The measures are designed to “further disrupt scammers, raise the bar across the mobile industry and address current gaps in protection for consumers and businesses“. But some of the proposals, like the idea of putting volume limits on PAYG SIMs, could impact legitimate consumers too if not carefully considered. This is especially relevant given how most PAYG plans are more like normal Pay Monthly services today, albeit often on shorter 30-day terms (i.e. the definition between what is Pay Monthly and PAYG has become somewhat confused).
However, we understand that the volume limits would focus more on how many messages get sent via a SIM over a specific period of time, which we presume would be set to try and separate automated activity from human usage. Most, but not all, mobile operators in the UK already set such limits (varies between 100 per hour to tens of thousands a month), but even when adopted their application and enforcement can vary a lot (e.g. sometimes further texts are blocked, while in other cases accounts get sent for manual review). Ofcom seems to be seeking to standardise a more effective approach.
Ofcom are also proposing new rules for all mobile operators and aggregators to ensure the requirements are effective and to minimise the risk that providers block legitimate messages.
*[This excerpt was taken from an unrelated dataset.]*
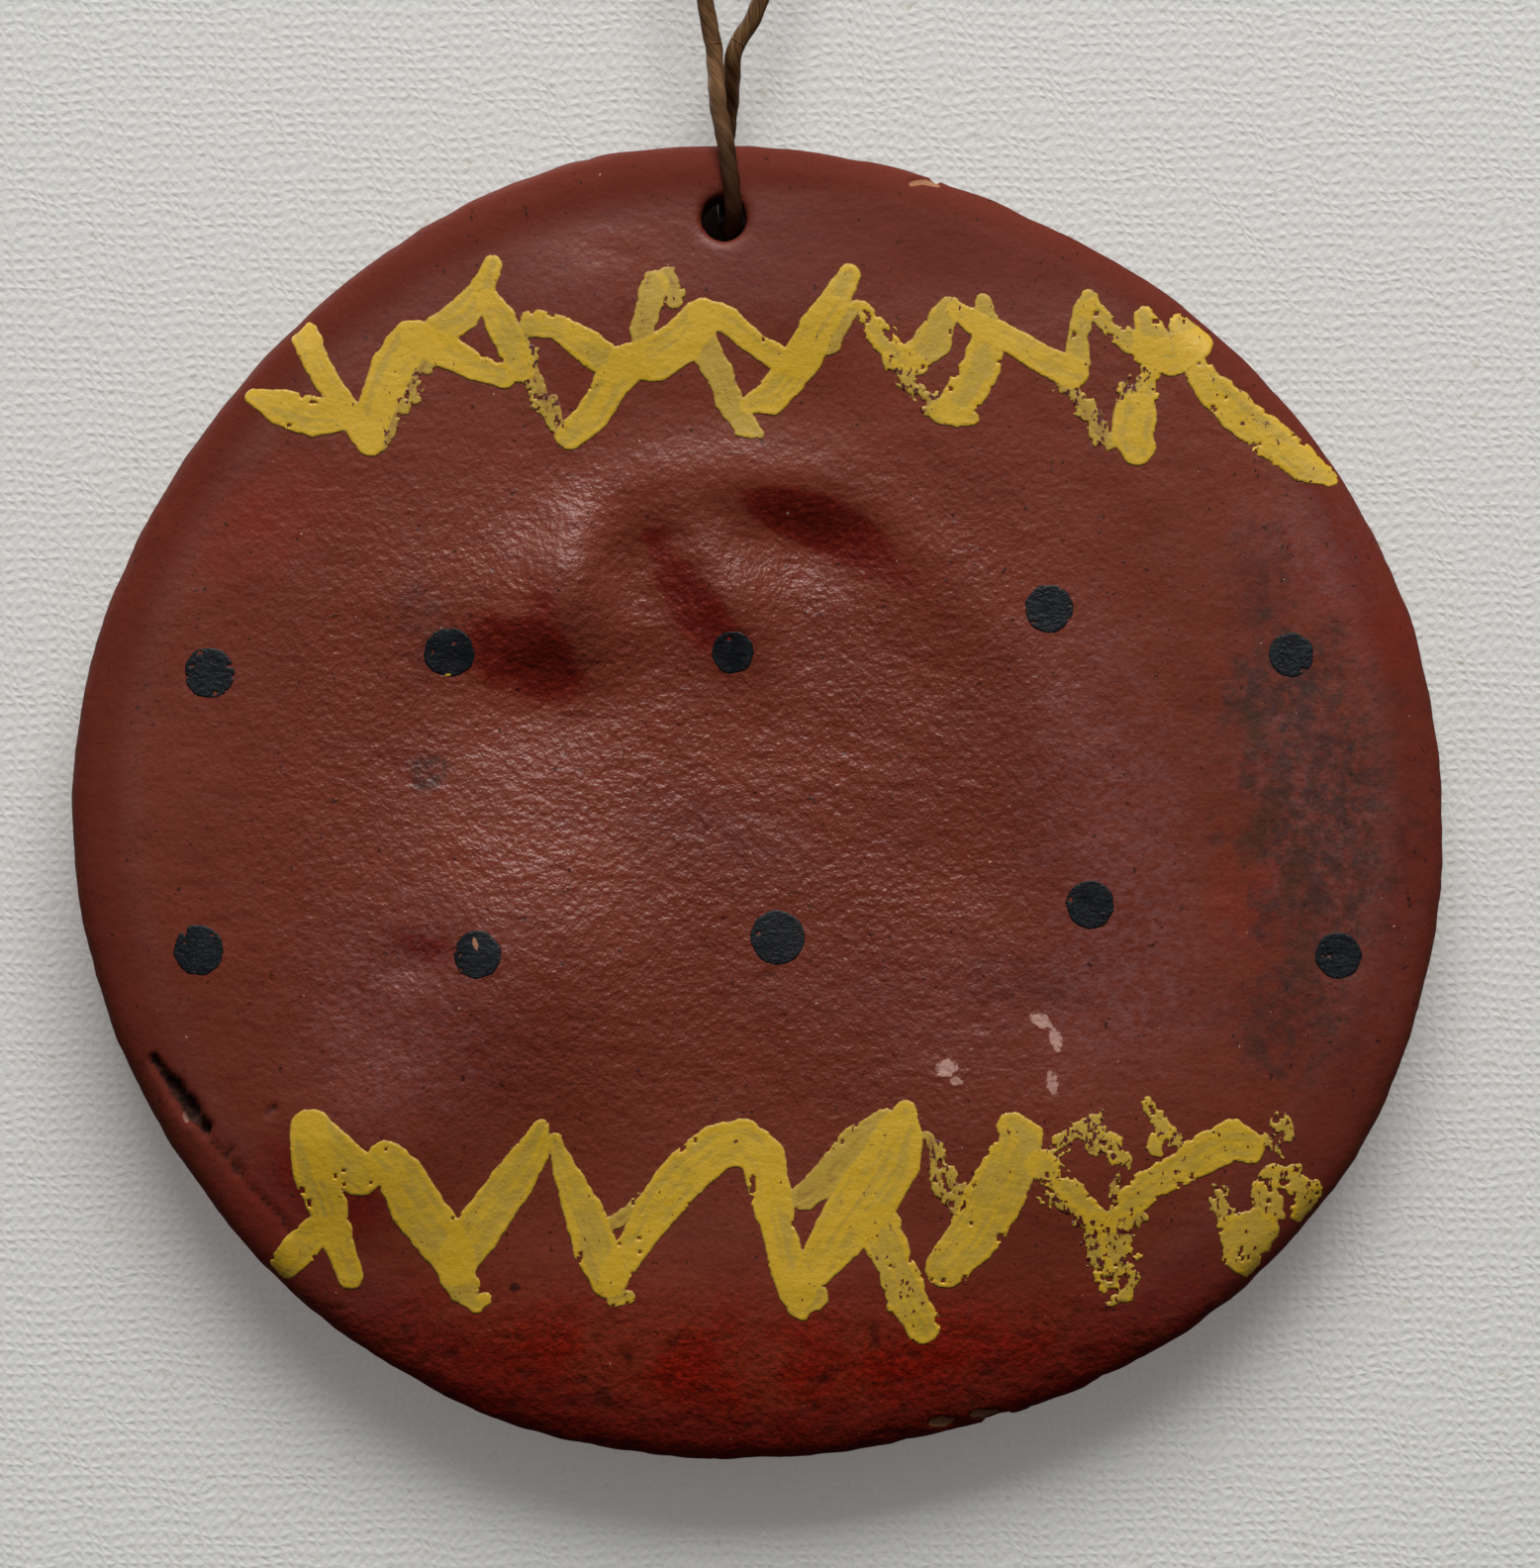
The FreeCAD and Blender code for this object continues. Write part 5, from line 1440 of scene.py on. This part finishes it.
def add_world(seen, above, below):
    """Soft light that falls mostly from above; the camera itself sees an even pale grey."""
    world = bpy.data.worlds.new("studio")
    world.use_nodes = True
    tree = world.node_tree
    background = tree.nodes["Background"]
    direction = tree.nodes.new("ShaderNodeTexCoord").outputs["Generated"]
    split = tree.nodes.new("ShaderNodeSeparateXYZ")
    tree.links.new(direction, split.inputs[0])
    fade = tree.nodes.new("ShaderNodeMapRange")
    fade.interpolation_type = "SMOOTHSTEP"
    for key, value in (("From Min", -0.1), ("From Max", 0.9), ("To Min", below), ("To Max", above)):
        fade.inputs[key].default_value = value
    tree.links.new(split.outputs["Z"], fade.inputs["Value"])
    choice = tree.nodes.new("ShaderNodeMix")
    choice.inputs["B"].default_value = seen
    tree.links.new(fade.outputs[0], choice.inputs["A"])
    tree.links.new(tree.nodes.new("ShaderNodeLightPath").outputs["Is Camera Ray"], choice.inputs["Factor"])
    tree.links.new(choice.outputs[0], background.inputs["Strength"])
    background.inputs["Color"].default_value = (0.97, 0.98, 1.0, 1.0)
    bpy.context.scene.world = world


VIEW_DISTANCE = 0.35
# the disc's share of the picture's width, and the picture's height for its width of 1
DISC_SHARE = 0.8882
FRAME_SHAPE = 1584.0 / 1556.0
# how far right of the disc's middle and above it the camera looks, in disc widths
VIEW_ASIDE = (0.0091, 0.0132)
SENSOR = 36.0


def add_camera():
    """Looks along +Y at the disc, which fills DISC_SHARE of the picture's width."""
    camera = bpy.data.cameras.new("camera")
    camera.sensor_width = SENSOR
    long_side = DISC_WIDTH / DISC_SHARE * FRAME_SHAPE
    camera.lens = SENSOR * VIEW_DISTANCE / long_side
    camera.clip_start = 0.01
    camera.clip_end = 20.0
    holder = bpy.data.objects.new("camera", camera)
    holder.location = (
        middle(DISC_LOW.x, DISC_HIGH.x) + VIEW_ASIDE[0] * DISC_WIDTH,
        middle(DISC_LOW.y, DISC_HIGH.y) - VIEW_DISTANCE,
        middle(DISC_LOW.z, DISC_HIGH.z) + VIEW_ASIDE[1] * DISC_WIDTH,
    )
    holder.rotation_euler = (math.pi / 2.0, 0.0, 0.0)
    bpy.context.scene.collection.objects.link(holder)
    bpy.context.scene.camera = holder


# ---------------------------------------------------------------- the object

clay = shape_clay(clay_copy())
clay.data.materials.clear()
clay.data.materials.append(clay_material())
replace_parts(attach(clay, "disc"), "clay_disc")
front_map = FrontMap(clay)

yellow = yellow_material()
black = black_material()
FILMS = [
    ("upper_zigzag", UPPER_MARKS, *ZIGZAG_FILM, yellow, "yellow_paint"),
    ("lower_zigzag", LOWER_MARKS, *ZIGZAG_FILM, yellow, "yellow_paint"),
    ("upper_dots", UPPER_DOT_MARKS, *DOT_FILM, black, "black_paint"),
    ("lower_dots", LOWER_DOT_MARKS, *DOT_FILM, black, "black_paint"),
]
for node, marks, step, thickness, material, slot in FILMS:
    painted = film(f"{node}_paint", marks, front_map, step, thickness)
    painted.data.materials.append(material)
    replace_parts(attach(painted, "disc"), node)

build_cord(cord_material())

# ---------------------------------------------------------------- studio

add_backdrop()
add_floor()
add_area_light("key", (0.09, -0.60, 0.80), size=(0.75, 0.52), power=11.0)
add_area_light("back_fill", (-0.35, 0.55, 0.40), size=(0.6, 0.6), power=6.0)
add_world(seen=0.62, above=0.42, below=0.20)
add_camera()
bpy.context.scene.view_settings.view_transform = "Standard"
These include: a right to challenge where numbers or messages are blocked; and requirements relating to reviewing policies, training staff, record keeping, compliance with data protection legislation and the continued transmission of legitimate messages.
Amy Jordan, Ofcom’s Strategy Delivery Director, said:
“Messaging scams can have a devastating impact on their victims. Our plans will ensure that mobile firms consistently apply proven measures to thwart these crimes. That means locking scammers out of networks and blocking hundreds of millions more scams from getting through to people and businesses each year.”
Ofcom’s related consultation on all this is now open for responses until by 5pm on 28th January 2026 and, after that, they aim to publish their final decision sometime during summer 2026.